Implementation:ArroyoSystems Arroyo Connection Api Types
| Knowledge Sources | |
|---|---|
| Domains | Streaming, Connectors, API |
| Last Updated | 2026-02-08 08:00 GMT |
Overview
Defines the API-level type system for Arroyo connection schemas, connectors, connection profiles, and connection tables used to bridge between external data systems and the streaming SQL engine.
Description
This module provides the complete set of serializable data types used by the Arroyo REST API and SQL planner to describe connections. It includes:
- Connector -- metadata describing available connector plugins (Kafka, Kinesis, etc.) including source/sink capabilities.
- ConnectionProfile and ConnectionProfilePost -- reusable credential/configuration bundles for connectors.
- ConnectionType -- an enum distinguishing Source, Sink, and Lookup table roles.
- FieldType and SourceField -- a recursive type system mapping API-level field definitions (Int32, Int64, Float64, Timestamp, Json, Struct, List, etc.) to Arrow DataTypes with bidirectional conversion via From/TryFrom traits.
- ConnectionSchema -- the full schema description for a connection table, including format, framing, bad-data policy, field definitions, and schema definitions (JSON Schema, Protobuf, Avro).
- ConnectionTable and ConnectionTablePost -- the persisted and creation representations of a connection table.

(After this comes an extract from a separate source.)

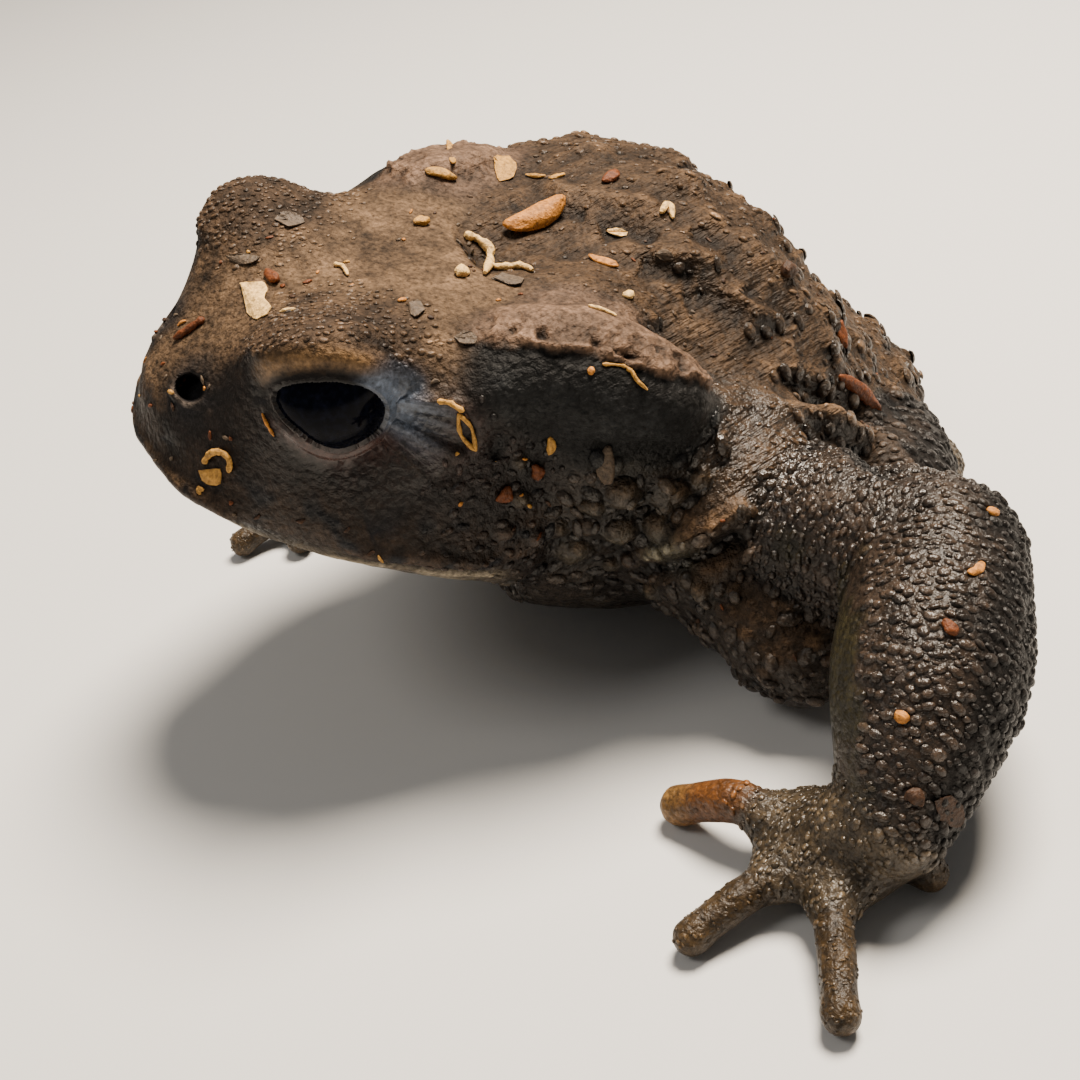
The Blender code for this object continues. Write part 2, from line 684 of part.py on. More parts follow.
def make_leg(model, leg, side, heading):
    name = side_name(side)
    thigh, knee, shank, heel, root = (leg[key] for key in ("thigh", "knee", "shank", "heel", "tarsus"))
    ahead = math.radians(heading)
    sole = (root[0] + math.sin(ahead) * FOOT_REACH, root[1] + math.cos(ahead) * FOOT_REACH, 2.0)
    at_knee = (thigh, knee, shank)
    at_heel = (shank, heel, root)
    at_foot = (heel, root, sole)
    make_limb_piece(model, "thigh", side, (leg["hip"], thigh, knee), THIGH_RADII, end=at_knee)
    make_limb_piece(model, "shank", side, (knee, shank, heel), SHANK_RADII, at_knee, at_heel)
    ankle = between(heel, root, 0.5)
    make_limb_piece(model, "tarsus", side, (heel, ankle, root), TARSUS_RADII, at_heel, at_foot)
    tips = []
    for spread, length in TOES:
        angle = ahead - math.radians(spread) * side
        tips.append((sole[0] + math.sin(angle) * length, sole[1] + math.cos(angle) * length, 1.1))
    bm = bmesh.new()
    ball(bm, spot(sole), FOOT_SIZE, flat_turn(root, sole))
    tube(bm, [spot(root), spot(sole)], ANKLE_RADII)
    for tip in tips:
        tube(bm, [spot(sole), spot(between(sole, tip, 0.35))], (1.8, 1.4))
    foot = new_object("foot_" + name, bm)
    soften(foot, 0.45, 3, BUDGET["foot"])
    part_at_joints(foot, start=at_foot)
    model.add(foot, skin_material(SKIN_SIDE))
    for number, tip in enumerate(tips, 1):
        make_digit(model, "toe_%s_%d" % (name, number), "toe", sole, tip, TOE_RADII, 0.28, DIGIT_LIFTS)


def centre_on_floor(objects):
    """Moves everything so that the middle of the footprint of its box is the origin."""
    boxes = [box_of(obj) for obj in objects]
    low = [min(box[0][i] for box in boxes) for i in range(2)]
    high = [max(box[1][i] for box in boxes) for i in range(2)]
    shift = Matrix.Translation((-(low[0] + high[0]) / 2, -(low[1] + high[1]) / 2, 0.0))
    for obj in objects:
        obj.data.transform(shift)


def main():
    for obj in list(bpy.data.objects):
        bpy.data.objects.remove(obj)
    model = Model()
    for side in (1, -1):
        make_eye(model, side)
    for side in (1, -1):
        make_parotoid(model, side)
    make_head(model)
    make_trunk(model)
    make_arm(model, LEFT_ARM, 1, LEFT_FINGER_TIPS)
    make_arm(model, RIGHT_ARM, -1, RIGHT_FINGER_TIPS)
    make_leg(model, LEFT_LEG, 1, LEFT_TOE_HEADING)
    make_leg(model, RIGHT_LEG, -1, RIGHT_TOE_HEADING)
    centre_on_floor(model.nodes)
    toad = bpy.data.collections.new("asiatic_toad")
    bpy.context.scene.collection.children.link(toad)
    for obj in model.nodes:
        bpy.context.scene.collection.objects.unlink(obj)
        toad.objects.link(obj)


if __name__ == "__main__":
    main()
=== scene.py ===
"""The skin, eyes and finish of a life-size Asiatic toad, modelled around its solids.

Lengths are in millimetres unless a line says metres. body_spot() takes (left, forward, up) from the floor
point under the head, and head_spot() takes the same from the middle of the head, in the head's own frame.
"""

import json
import math
import random

import bmesh
import bpy
import numpy as np
from mathutils import Matrix, Vector
from mathutils.bvhtree import BVHTree

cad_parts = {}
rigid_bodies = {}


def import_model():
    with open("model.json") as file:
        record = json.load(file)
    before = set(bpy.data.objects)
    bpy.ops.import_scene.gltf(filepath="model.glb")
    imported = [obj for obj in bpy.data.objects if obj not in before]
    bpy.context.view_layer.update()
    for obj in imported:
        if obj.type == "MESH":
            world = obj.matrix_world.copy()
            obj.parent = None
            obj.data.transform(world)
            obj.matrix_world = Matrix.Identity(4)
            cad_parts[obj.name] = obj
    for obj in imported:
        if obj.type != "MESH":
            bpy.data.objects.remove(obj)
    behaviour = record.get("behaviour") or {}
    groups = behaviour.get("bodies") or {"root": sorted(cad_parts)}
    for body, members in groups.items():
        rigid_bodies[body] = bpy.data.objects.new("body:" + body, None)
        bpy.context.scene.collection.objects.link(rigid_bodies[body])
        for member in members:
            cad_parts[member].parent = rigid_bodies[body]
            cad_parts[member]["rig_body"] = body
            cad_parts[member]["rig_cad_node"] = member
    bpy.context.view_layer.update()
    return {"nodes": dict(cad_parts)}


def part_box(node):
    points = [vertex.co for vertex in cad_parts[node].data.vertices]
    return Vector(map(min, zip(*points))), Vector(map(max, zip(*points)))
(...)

All types derive Serialize, Deserialize, and ToSchema (utoipa) for OpenAPI documentation generation.
Usage
Use these types when defining new connectors, creating connection tables via the REST API, or when the SQL planner needs to convert between API-level schema representations and Arrow schemas. The ConnectionSchema::arroyo_schema() method produces an ArroyoSchema suitable for the dataflow engine.
Code Reference
Source Location
- Repository: ArroyoSystems_Arroyo
- File: crates/arroyo-rpc/src/api_types/connections.rs
Signature
// Core enums and structs
pub enum ConnectionType { Source, Sink, Lookup }
pub enum FieldType {
Int32, Int64, Uint32, Uint64, Float32, Float64,
Decimal128(DecimalField), Bool, String, Bytes,
Timestamp(TimestampField), Json, Struct(StructField), List(ListField),
}
pub struct SourceField {
pub name: String,
pub field_type: FieldType,
pub required: bool,
pub sql_name: Option<String>,
pub metadata_key: Option<String>,
}
pub struct ConnectionSchema {
pub format: Option<Format>,
pub bad_data: Option<BadData>,
pub framing: Option<Framing>,
pub fields: Vec<SourceField>,
pub definition: Option<SchemaDefinition>,
pub inferred: Option<bool>,
pub primary_keys: HashSet<String>,
}
impl ConnectionSchema {
pub fn try_new(...) -> anyhow::Result<Self>;
pub fn validate(self) -> anyhow::Result<Self>;
pub fn arroyo_schema(&self) -> ArroyoSchemaRef;
pub fn metadata_fields(&self) -> Vec<MetadataField>;
}
Import
use arroyo_rpc::api_types::connections::{
Connector, ConnectionProfile, ConnectionType, FieldType,
SourceField, ConnectionSchema, ConnectionTable, SchemaDefinition,
};
I/O Contract
Inputs
| Name | Type | Required | Description |
|---|---|---|---|
| fields | Vec<SourceField> | Yes | List of field definitions with name, type, nullability |
| format | Option<Format> | No | Serialization format (JSON, Avro, Protobuf, Parquet, RawString, RawBytes) |
| framing | Option<Framing> | No | Message framing method (e.g., newline-delimited) |
| bad_data | Option<BadData> | No | Policy for handling malformed data (Fail or Drop) |
| definition | Option<SchemaDefinition> | No | Raw schema definition (JSON Schema, Protobuf, Avro) |
Outputs
| Name | Type | Description |
|---|---|---|
| ArroyoSchemaRef | Arc<ArroyoSchema> | Arrow-based schema with timestamp index for the dataflow engine |
| Field | arrow_schema::Field | Arrow field produced from SourceField via From trait conversion |
| MetadataField | Vec<MetadataField> | Extracted metadata field mappings from the schema |
Usage Examples
// Define a connection schema with JSON format
let schema = ConnectionSchema::try_new(
Some(Format::Json(JsonFormat::default())),
Some(BadData::Drop {}),
None,
vec![
SourceField {
name: "id".into(),
field_type: FieldType::Int64,
required: true,
sql_name: None,
metadata_key: None,
},
SourceField {
name: "payload".into(),
field_type: FieldType::Json,
required: false,
sql_name: None,
metadata_key: None,
},
],
None,
None,
HashSet::new(),
)?;
// Convert to an ArroyoSchema for the engine
let arroyo_schema: ArroyoSchemaRef = schema.arroyo_schema();